A Year of Beer #1: Yuengling Lager

The thing about Yuengling is, it’s my desert island beer. I love the stuff. Not because it’s the most amazing, world-altering brew out there, but because it’s solid, consistent, and drinkable. And, it’s one of the first things out of my home state of Pennsylvania that I was legitimately proud of.

Side story: in my early days at Syracuse, I was a little bit of a fish out of water; being from the most rural part of a rural state, I didn’t think my home turf had much to offer my more sophisticated, worldly classmates. That all changed the time I brought a case of Lager to school after a break. I had to hold most of my friends strictly to a single bottle each, and the whole case still vanished in a flash. I think the appeal was that it wasn’t a highfalutin fancy beer like Guinness, but neither was it the Milwaukee’s Best to which we were accustomed. It was a good, inexpensive, no-frills beer that everyone loved, yet nobody had heard of. And it came from back home.

It’s a beer best served on the cold side. The first sip from the bottle is unquestionably funky, almost skunky. There’s fruit in there: dried apricots, something like what lemon would taste like if you could remove the citrus bite.
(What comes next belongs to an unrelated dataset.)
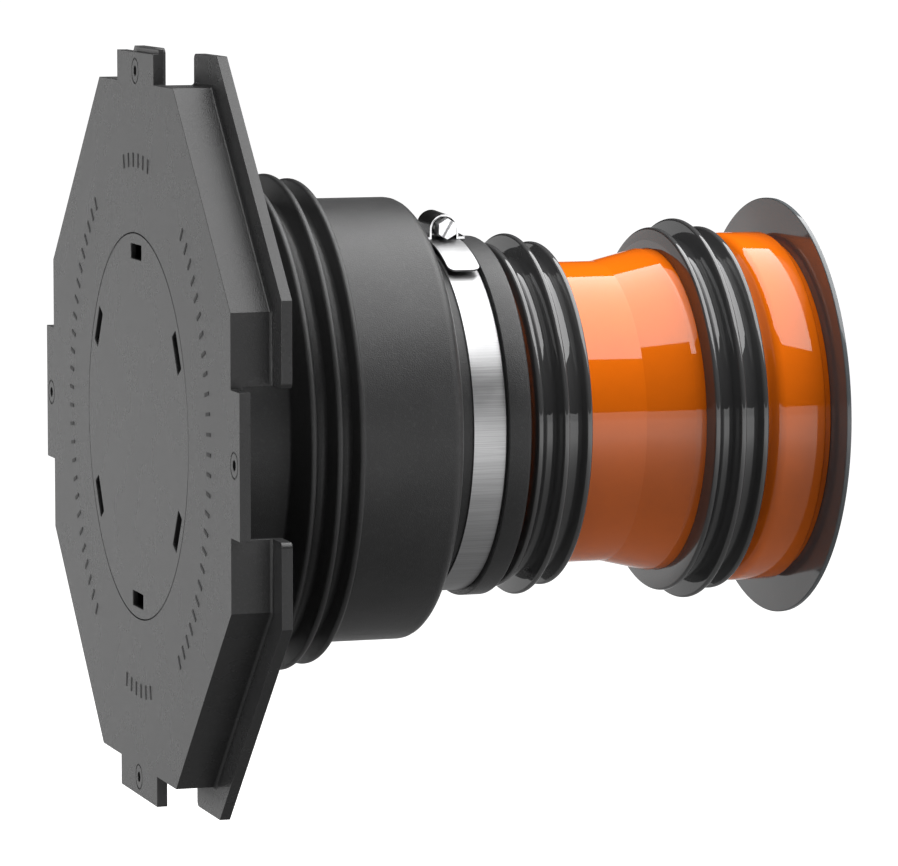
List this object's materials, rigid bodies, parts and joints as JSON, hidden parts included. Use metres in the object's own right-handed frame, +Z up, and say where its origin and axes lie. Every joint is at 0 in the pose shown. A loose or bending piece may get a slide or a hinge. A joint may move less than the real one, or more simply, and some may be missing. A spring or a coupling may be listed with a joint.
{
  "type": "wall pipe sleeve",
  "caption": "Wall feed-through for a drain pipe: formwork plate with round lid, finned rubber sleeve with steel band clamp, orange socket pipe with water-stop collars and end disc.",
  "frame": {"origin": "middle of the plate's front face, on the pipe's axis", "axes": "+X along the pipe, from the plate to the end disc; +Z up, through the clamp's case; -Y towards the side the clamp's screw is turned from"},
  "size_m": [0.2434, 0.267, 0.2684],
  "materials": {
    "form_plate": "satin moulded",
    "face_lid": "satin moulded",
    "sleeve_body": "matte",
    "clamp_band": "brushed",
    "clamp_housing": "pressed, bright",
    "clamp_screw": "bright",
    "socket_pipe": "glossy",
    "spigot_collar": "satin",
    "socket_collar": "satin",
    "socket_seal": "satin",
    "end_disc": "glossy"
  },
  "bodies": {
    "root": {"form_plate": "form_plate", "face_lid": "face_lid", "sleeve_body": "sleeve_body", "clamp_band": "clamp_band", "clamp_housing": "clamp_housing", "clamp_screw": "clamp_screw", "socket_pipe": "socket_pipe", "spigot_collar": "spigot_collar", "socket_collar": "socket_collar", "socket_seal": "socket_seal", "end_disc": "end_disc"}
  },
  "joints": []
}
Imbibe and savor like you were tasting wine and you’ll end up with a mouthful of foam that will take you back to your own college days, filled with damp basements and sophomores who couldn’t pour a pitcher that wasn’t at least three-quarters head.

Yuengling is German in origin, but as the oldest continuously operating American brewery, they’ve had 184 years and counting to get rid of that typical Beck’s/Heineken German/Dutch Lager flavor. It’s much, much milder, which you might take as a bad thing–after all, most people who criticize American beers usually point to the blandness of our mass-produced Pilsners as the smoking gun, and most who counter that argument do so by bringing up more exciting, flavorful craft brewed options.

They’re right, but that doesn’t change my opinion of Yuengling Lager. For me, the mildness makes it the ultimate session beer–a term used by hardcore beer aficionados to describe a beer that you can drink a bunch of without becoming either a) sick of the beer, or b) sick, period.

So, yeah, you can say that there are lot of more interesting beers out there. You can say that Yuengling is playing it safe, producing a mediocre beer that relies on word of mouth, limited availability, nostalgia, familiarity and/or a sort of “secret menu at the In-And-Out Burger” mystique to move cases and kegs. You’d be right. But then I’d tell you to shut up and open up a couple more bottles, and there is zero chance you’d argue. Whatever Yuengling Lager is not, what it is is a great beer for when you just want to drink, you know…a beer beer.

Nicely done, PA.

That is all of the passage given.